Additional Transformation Functions
Add a Transformation
Additional transformations can be added to a Pipeline by clicking the green plus signs to the right or left of an existing transformation. Clicking the plus-sign to the left or right of an existing transformation adds a new transformation before or after it, respectively.
Copy a Transformation
Any existing transformation in the Pipeline can be duplicated by clicking the copy icon that is under the transformation. A copy of the transformation is created and the transformation form is opened. Update the transformation inputs as needed and save the copied transformation.
Delete a Transformation
Any transformation in a Pipeline can be deleted by clicking the trash can icon under the transformation. When prompted to confirm the delete, type the required text and then click the Delete button. Click the Back button on the confirmation form to cancel the deletion.
When deleting a transformation that creates a new column in the Pipeline, any subsequent transformation that utilizes the column that was created by the now-deleted transformation will be marked as invalid and the transformation icon (blue circle) will turn red to indicate that the transformation is no longer valid.

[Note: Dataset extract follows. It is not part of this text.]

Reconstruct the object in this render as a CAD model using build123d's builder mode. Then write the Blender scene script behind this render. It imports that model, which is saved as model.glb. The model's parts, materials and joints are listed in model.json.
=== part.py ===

Note: Deleted transformations cannot be restored.
Reorder Transformations
The order of the transformations can be changed by clicking the left and right arrows under a specific transformation. By clicking the left arrow, the transformation is shifted to occur immediately before the transformation that previously proceeded it. The right arrow shifts the transformation to occur after the transformation that previously followed.